» Stated problem
Wherever "frame" appears in a line, copy that line.
-- Source material start --
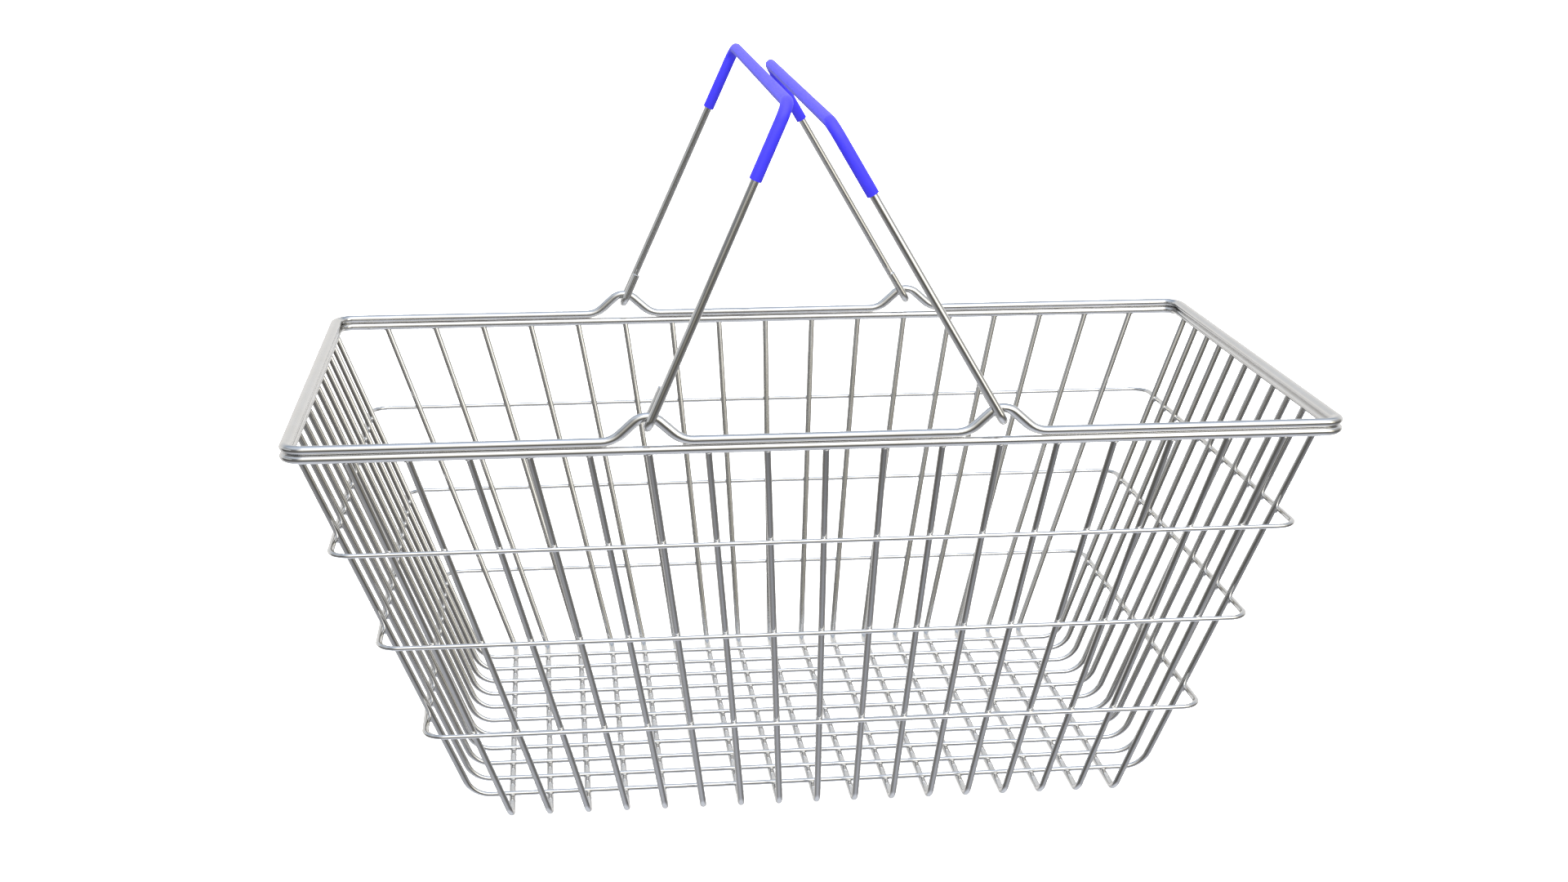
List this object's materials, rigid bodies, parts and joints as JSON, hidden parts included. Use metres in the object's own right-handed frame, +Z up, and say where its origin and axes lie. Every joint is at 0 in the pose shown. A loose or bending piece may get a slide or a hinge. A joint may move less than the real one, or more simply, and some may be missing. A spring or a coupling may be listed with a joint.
{
  "type": "wire shopping basket",
  "caption": "Tapered welded wire shopping basket with swinging wire bail handles that have blue plastic grip sleeves.",
  "frame": {"origin": "centre of the basket, on the surface that it stands on", "axes": "+X along the basket's long side towards the right handle's hinge line, +Y across it to the back, +Z up"},
  "size_m": [0.4614, 0.2716, 0.3259],
  "materials": {
    "bright_steel": "polished",
    "blue_plastic": "satin"
  },
  "bodies": {
    "basket": {"upper_rim_ring": "bright_steel", "lower_rim_ring": "bright_steel", "lower_band_ring": "bright_steel", "middle_band_ring": "bright_steel", "upper_band_ring": "bright_steel", "cross_wire_01": "bright_steel", "cross_wire_02": "bright_steel", "cross_wire_03": "bright_steel", "cross_wire_04": "bright_steel", "cross_wire_05": "bright_steel", "cross_wire_06": "bright_steel", "cross_wire_07": "bright_steel", "cross_wire_08": "bright_steel", "cross_wire_09": "bright_steel", "cross_wire_10": "bright_steel", "cross_wire_11": "bright_steel", "cross_wire_12": "bright_steel", "cross_wire_13": "bright_steel", "cross_wire_14": "bright_steel", "cross_wire_15": "bright_steel", "cross_wire_16": "bright_steel", "cross_wire_17": "bright_steel", "long_wire_01": "bright_steel", "long_wire_02": "bright_steel", "long_wire_03": "bright_steel", "long_wire_04": "bright_steel", "long_wire_05": "bright_steel", "long_wire_06": "bright_steel", "long_wire_07": "bright_steel", "long_wire_08": "bright_steel", "long_wire_09": "bright_steel", "long_wire_10": "bright_steel", "long_wire_11": "bright_steel"},
    "left_handle": {"left_handle_wire": "bright_steel", "left_grip": "blue_plastic"},
    "right_handle": {"right_handle_wire": "bright_steel", "right_grip": "blue_plastic"}
  },
  "joints": [
    {"name": "left_handle_hinge", "type": "hinge", "parent": "basket", "child": "left_handle", "pos_m": [-0.0765, 0, 0.1882], "axis": [0, -1, 0], "range_deg": [-5.3, 114.2]},
    {"name": "right_handle_hinge", "type": "hinge", "parent": "basket", "child": "right_handle", "pos_m": [0.0765, 0, 0.1871], "axis": [0, 1, 0], "range_deg": [0, 119.7]}
  ]
}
-- Source material end --
» Problem solution
List this object's materials, rigid bodies, parts and joints as JSON, hidden parts included. Use metres in the object's own right-handed frame, +Z up, and say where its origin and axes lie. Every joint is at 0 in the pose shown. A loose or bending piece may get a slide or a hinge. A joint may move less than the real one, or more simply, and some may be missing. A spring or a coupling may be listed with a joint.
  "frame": {"origin": "centre of the basket, on the surface that it stands on", "axes": "+X along the basket's long side towards the right handle's hinge line, +Y across it to the back, +Z up"},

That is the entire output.